To be done — Extract exactly the run of lines starting at the line that holds "Write part 2" and ending at the line that holds "along the grain.", both included.

Excerpted data —

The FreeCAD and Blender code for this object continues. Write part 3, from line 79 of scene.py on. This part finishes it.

---

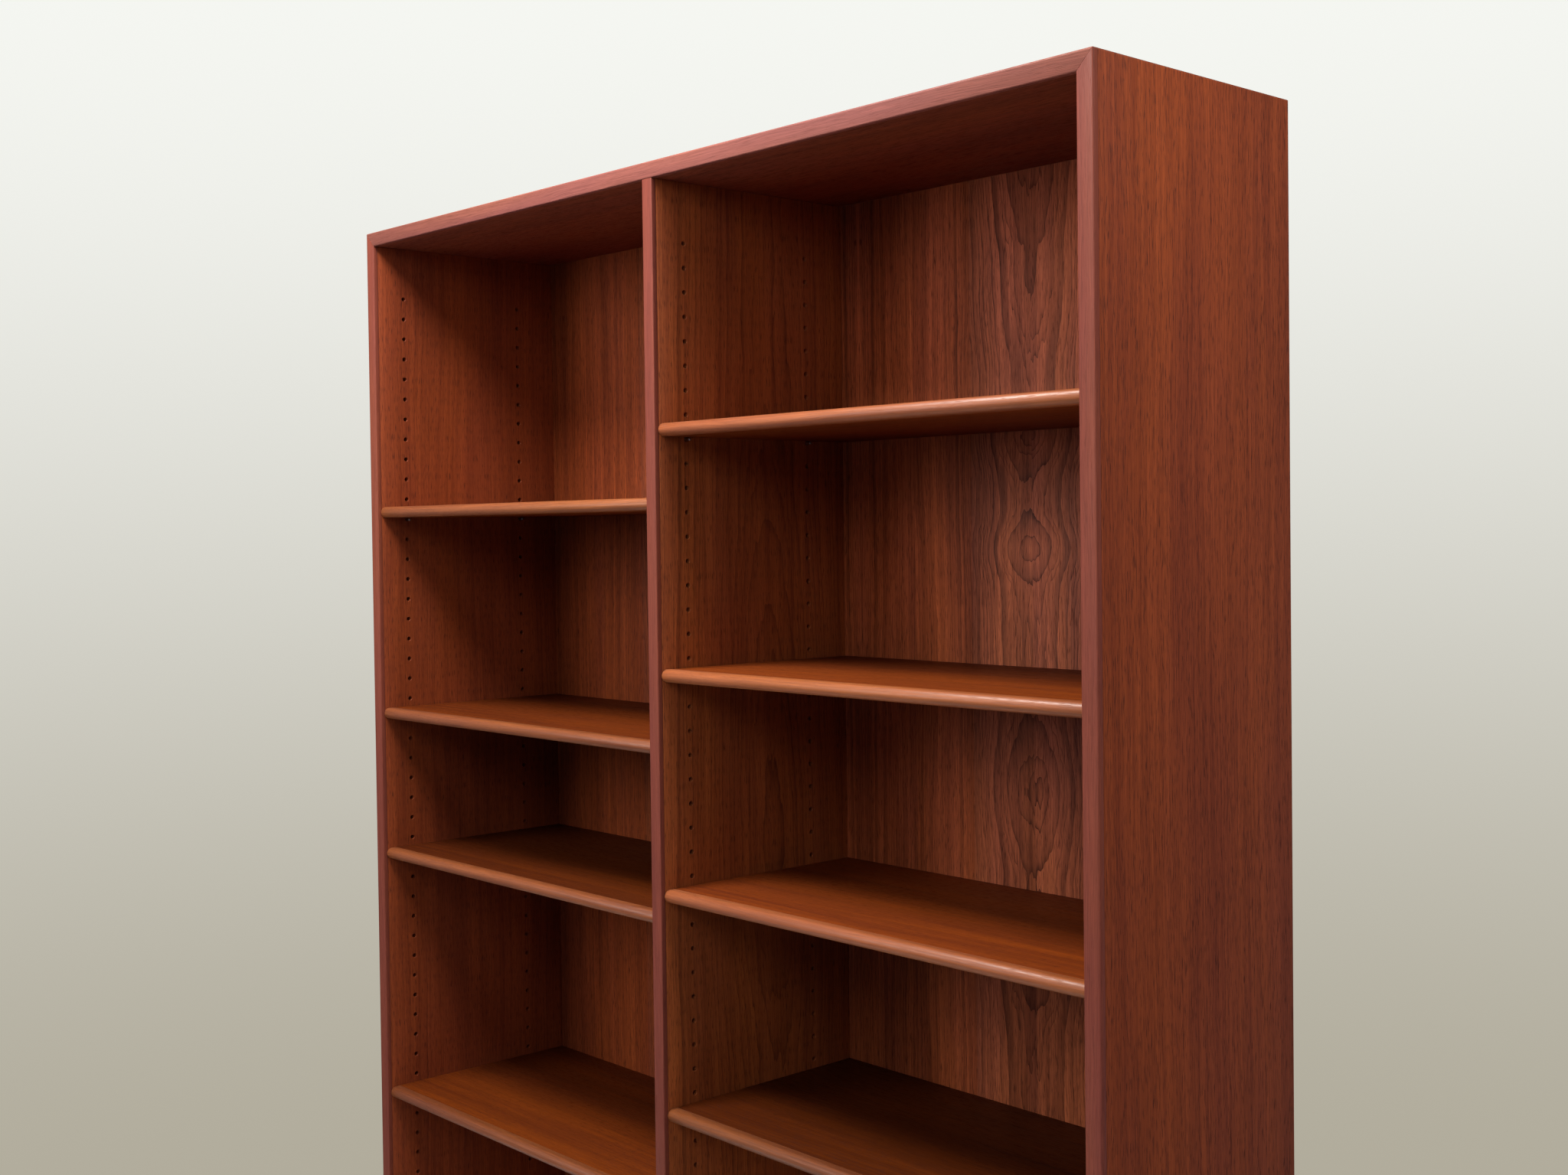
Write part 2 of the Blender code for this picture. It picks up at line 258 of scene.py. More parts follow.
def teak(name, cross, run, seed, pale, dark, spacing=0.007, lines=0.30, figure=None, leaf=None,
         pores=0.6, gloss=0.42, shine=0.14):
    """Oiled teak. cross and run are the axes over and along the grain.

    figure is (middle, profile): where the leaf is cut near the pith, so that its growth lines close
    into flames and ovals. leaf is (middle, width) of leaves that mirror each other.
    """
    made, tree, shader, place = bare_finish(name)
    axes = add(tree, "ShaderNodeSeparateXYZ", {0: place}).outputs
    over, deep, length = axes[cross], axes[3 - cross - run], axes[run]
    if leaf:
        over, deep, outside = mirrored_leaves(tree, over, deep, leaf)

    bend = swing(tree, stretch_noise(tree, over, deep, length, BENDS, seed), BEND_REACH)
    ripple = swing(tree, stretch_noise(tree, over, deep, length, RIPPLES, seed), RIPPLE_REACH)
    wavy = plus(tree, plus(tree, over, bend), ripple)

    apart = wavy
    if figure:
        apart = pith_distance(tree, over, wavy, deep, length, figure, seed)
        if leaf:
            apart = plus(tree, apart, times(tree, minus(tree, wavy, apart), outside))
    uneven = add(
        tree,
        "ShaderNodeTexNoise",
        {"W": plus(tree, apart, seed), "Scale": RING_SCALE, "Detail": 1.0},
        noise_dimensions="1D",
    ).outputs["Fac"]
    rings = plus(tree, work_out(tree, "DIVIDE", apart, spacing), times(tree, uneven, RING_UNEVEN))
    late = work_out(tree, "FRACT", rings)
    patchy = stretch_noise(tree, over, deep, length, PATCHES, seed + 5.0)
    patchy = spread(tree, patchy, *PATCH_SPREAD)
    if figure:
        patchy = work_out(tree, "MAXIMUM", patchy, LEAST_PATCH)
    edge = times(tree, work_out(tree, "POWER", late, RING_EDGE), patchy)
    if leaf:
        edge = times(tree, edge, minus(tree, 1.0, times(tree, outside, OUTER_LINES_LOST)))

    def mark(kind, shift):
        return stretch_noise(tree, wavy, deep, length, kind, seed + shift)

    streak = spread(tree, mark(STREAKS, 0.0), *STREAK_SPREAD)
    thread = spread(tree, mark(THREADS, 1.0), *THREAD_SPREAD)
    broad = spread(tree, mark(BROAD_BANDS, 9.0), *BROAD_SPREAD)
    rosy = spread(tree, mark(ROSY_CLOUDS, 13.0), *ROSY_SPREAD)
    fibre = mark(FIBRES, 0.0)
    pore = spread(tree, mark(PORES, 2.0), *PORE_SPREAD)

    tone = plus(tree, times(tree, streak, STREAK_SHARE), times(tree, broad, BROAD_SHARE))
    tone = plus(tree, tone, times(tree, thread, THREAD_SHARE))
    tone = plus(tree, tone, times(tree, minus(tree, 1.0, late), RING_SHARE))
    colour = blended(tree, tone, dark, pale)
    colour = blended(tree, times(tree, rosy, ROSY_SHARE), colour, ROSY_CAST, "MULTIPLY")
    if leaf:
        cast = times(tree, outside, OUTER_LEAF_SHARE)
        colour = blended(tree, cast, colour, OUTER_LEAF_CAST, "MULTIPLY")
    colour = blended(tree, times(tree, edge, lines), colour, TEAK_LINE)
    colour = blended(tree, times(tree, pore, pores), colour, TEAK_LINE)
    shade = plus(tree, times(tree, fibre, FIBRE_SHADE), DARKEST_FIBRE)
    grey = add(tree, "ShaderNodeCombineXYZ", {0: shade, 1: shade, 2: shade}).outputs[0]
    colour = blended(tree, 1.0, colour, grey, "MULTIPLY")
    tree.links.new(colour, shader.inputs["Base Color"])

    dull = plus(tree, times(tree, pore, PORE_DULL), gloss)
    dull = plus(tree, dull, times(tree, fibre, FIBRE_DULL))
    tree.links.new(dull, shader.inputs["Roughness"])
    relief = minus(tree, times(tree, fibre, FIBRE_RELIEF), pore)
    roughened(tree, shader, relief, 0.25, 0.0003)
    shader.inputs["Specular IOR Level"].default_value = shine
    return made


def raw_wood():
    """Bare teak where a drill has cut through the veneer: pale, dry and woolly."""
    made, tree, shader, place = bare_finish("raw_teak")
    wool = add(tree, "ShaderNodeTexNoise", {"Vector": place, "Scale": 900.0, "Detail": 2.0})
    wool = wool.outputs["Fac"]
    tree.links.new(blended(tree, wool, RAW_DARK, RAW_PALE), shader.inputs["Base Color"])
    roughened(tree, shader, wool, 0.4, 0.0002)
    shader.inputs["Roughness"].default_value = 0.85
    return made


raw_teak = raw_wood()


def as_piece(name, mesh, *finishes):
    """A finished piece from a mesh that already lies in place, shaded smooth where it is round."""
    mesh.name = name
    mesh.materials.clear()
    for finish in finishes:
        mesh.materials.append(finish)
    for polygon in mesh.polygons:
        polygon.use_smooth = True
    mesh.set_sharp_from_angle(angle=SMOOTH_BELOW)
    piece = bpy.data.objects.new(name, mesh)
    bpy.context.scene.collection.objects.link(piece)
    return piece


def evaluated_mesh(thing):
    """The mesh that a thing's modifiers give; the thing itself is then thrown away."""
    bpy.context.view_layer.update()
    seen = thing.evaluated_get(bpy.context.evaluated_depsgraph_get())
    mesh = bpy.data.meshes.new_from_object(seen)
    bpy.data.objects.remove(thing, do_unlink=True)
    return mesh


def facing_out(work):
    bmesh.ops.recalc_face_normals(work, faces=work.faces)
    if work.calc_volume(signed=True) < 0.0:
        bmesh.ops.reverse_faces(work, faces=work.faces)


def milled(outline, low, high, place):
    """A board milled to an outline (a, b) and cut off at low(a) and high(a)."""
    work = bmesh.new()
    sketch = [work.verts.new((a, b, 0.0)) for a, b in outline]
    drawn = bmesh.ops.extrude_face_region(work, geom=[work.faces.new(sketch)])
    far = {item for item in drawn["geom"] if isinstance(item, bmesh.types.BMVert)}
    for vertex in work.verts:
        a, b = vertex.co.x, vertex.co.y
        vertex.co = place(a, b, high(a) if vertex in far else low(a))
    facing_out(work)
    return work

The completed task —
Write part 2 of the Blender code for this picture. It picks up at line 258 of scene.py. More parts follow.
def teak(name, cross, run, seed, pale, dark, spacing=0.007, lines=0.30, figure=None, leaf=None,
         pores=0.6, gloss=0.42, shine=0.14):
    """Oiled teak. cross and run are the axes over and along the grain.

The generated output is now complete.